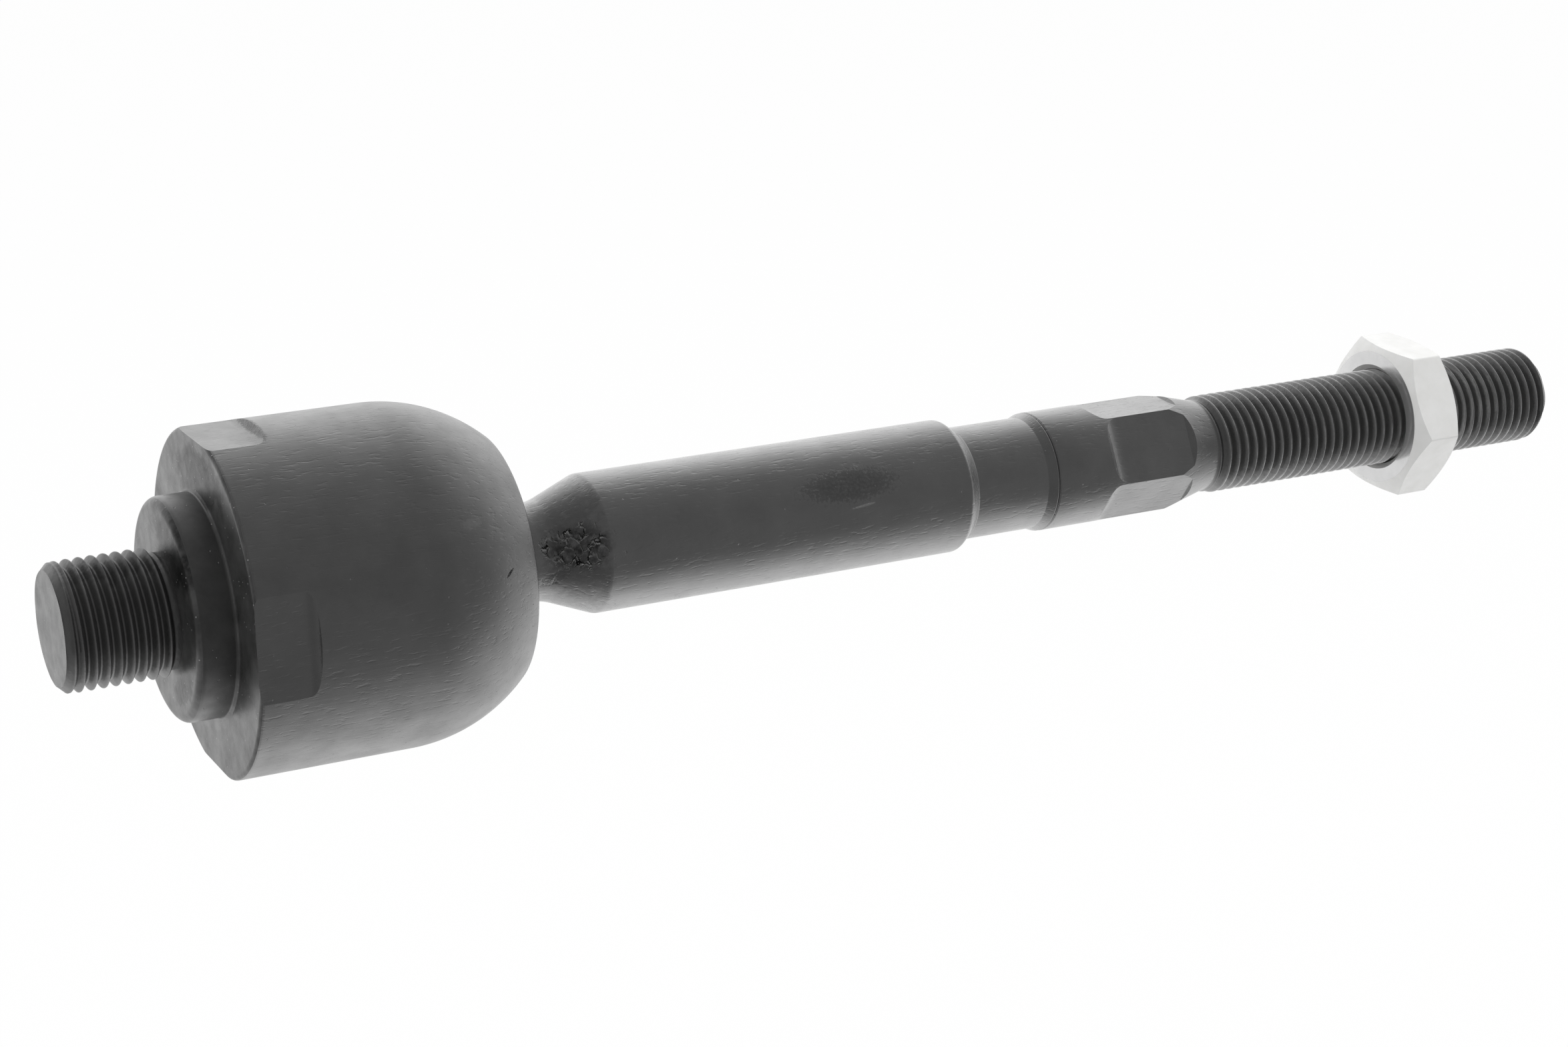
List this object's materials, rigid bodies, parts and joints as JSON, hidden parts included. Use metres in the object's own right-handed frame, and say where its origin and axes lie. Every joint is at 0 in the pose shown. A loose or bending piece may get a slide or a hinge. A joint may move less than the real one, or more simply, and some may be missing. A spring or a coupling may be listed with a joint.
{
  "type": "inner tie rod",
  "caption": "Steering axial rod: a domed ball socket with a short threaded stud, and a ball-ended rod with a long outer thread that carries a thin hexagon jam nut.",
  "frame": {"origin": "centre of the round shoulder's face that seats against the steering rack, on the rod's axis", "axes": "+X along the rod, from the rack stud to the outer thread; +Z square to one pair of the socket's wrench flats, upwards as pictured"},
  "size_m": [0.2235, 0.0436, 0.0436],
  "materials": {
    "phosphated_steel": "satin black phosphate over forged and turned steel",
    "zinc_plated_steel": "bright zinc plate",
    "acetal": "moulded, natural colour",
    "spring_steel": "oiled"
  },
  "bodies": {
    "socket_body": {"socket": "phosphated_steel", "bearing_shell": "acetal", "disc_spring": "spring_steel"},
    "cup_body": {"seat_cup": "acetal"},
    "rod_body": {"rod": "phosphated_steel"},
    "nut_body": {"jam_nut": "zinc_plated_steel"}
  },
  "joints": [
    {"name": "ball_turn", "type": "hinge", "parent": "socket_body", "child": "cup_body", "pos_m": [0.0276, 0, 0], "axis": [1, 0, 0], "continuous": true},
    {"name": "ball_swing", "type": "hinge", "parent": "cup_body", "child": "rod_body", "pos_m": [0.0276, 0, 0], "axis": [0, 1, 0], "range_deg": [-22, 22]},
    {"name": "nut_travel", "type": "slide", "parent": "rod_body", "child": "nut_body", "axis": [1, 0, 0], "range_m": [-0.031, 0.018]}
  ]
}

━━━━━━━━━━━━━━━━

Your task is to quote all of the data word for word.

_Response to this task_
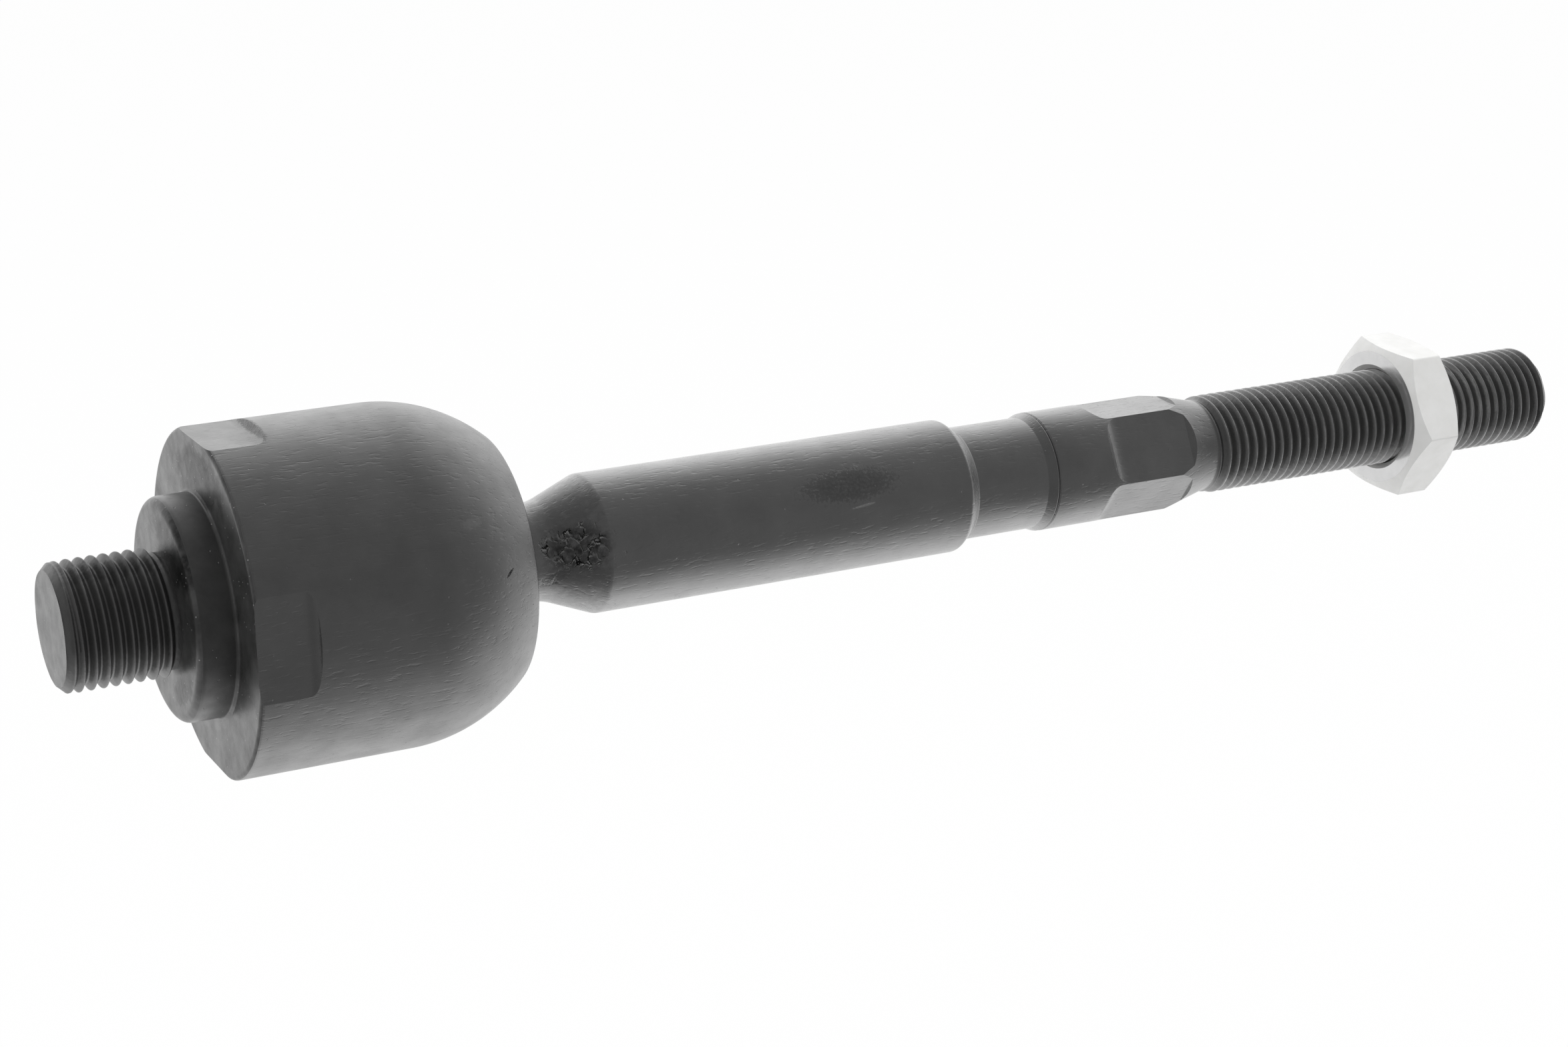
List this object's materials, rigid bodies, parts and joints as JSON, hidden parts included. Use metres in the object's own right-handed frame, and say where its origin and axes lie. Every joint is at 0 in the pose shown. A loose or bending piece may get a slide or a hinge. A joint may move less than the real one, or more simply, and some may be missing. A spring or a coupling may be listed with a joint.
{
  "type": "inner tie rod",
  "caption": "Steering axial rod: a domed ball socket with a short threaded stud, and a ball-ended rod with a long outer thread that carries a thin hexagon jam nut.",
  "frame": {"origin": "centre of the round shoulder's face that seats against the steering rack, on the rod's axis", "axes": "+X along the rod, from the rack stud to the outer thread; +Z square to one pair of the socket's wrench flats, upwards as pictured"},
  "size_m": [0.2235, 0.0436, 0.0436],
  "materials": {
    "phosphated_steel": "satin black phosphate over forged and turned steel",
    "zinc_plated_steel": "bright zinc plate",
    "acetal": "moulded, natural colour",
    "spring_steel": "oiled"
  },
  "bodies": {
    "socket_body": {"socket": "phosphated_steel", "bearing_shell": "acetal", "disc_spring": "spring_steel"},
    "cup_body": {"seat_cup": "acetal"},
    "rod_body": {"rod": "phosphated_steel"},
    "nut_body": {"jam_nut": "zinc_plated_steel"}
  },
  "joints": [
    {"name": "ball_turn", "type": "hinge", "parent": "socket_body", "child": "cup_body", "pos_m": [0.0276, 0, 0], "axis": [1, 0, 0], "continuous": true},
    {"name": "ball_swing", "type": "hinge", "parent": "cup_body", "child": "rod_body", "pos_m": [0.0276, 0, 0], "axis": [0, 1, 0], "range_deg": [-22, 22]},
    {"name": "nut_travel", "type": "slide", "parent": "rod_body", "child": "nut_body", "axis": [1, 0, 0], "range_m": [-0.031, 0.018]}
  ]
}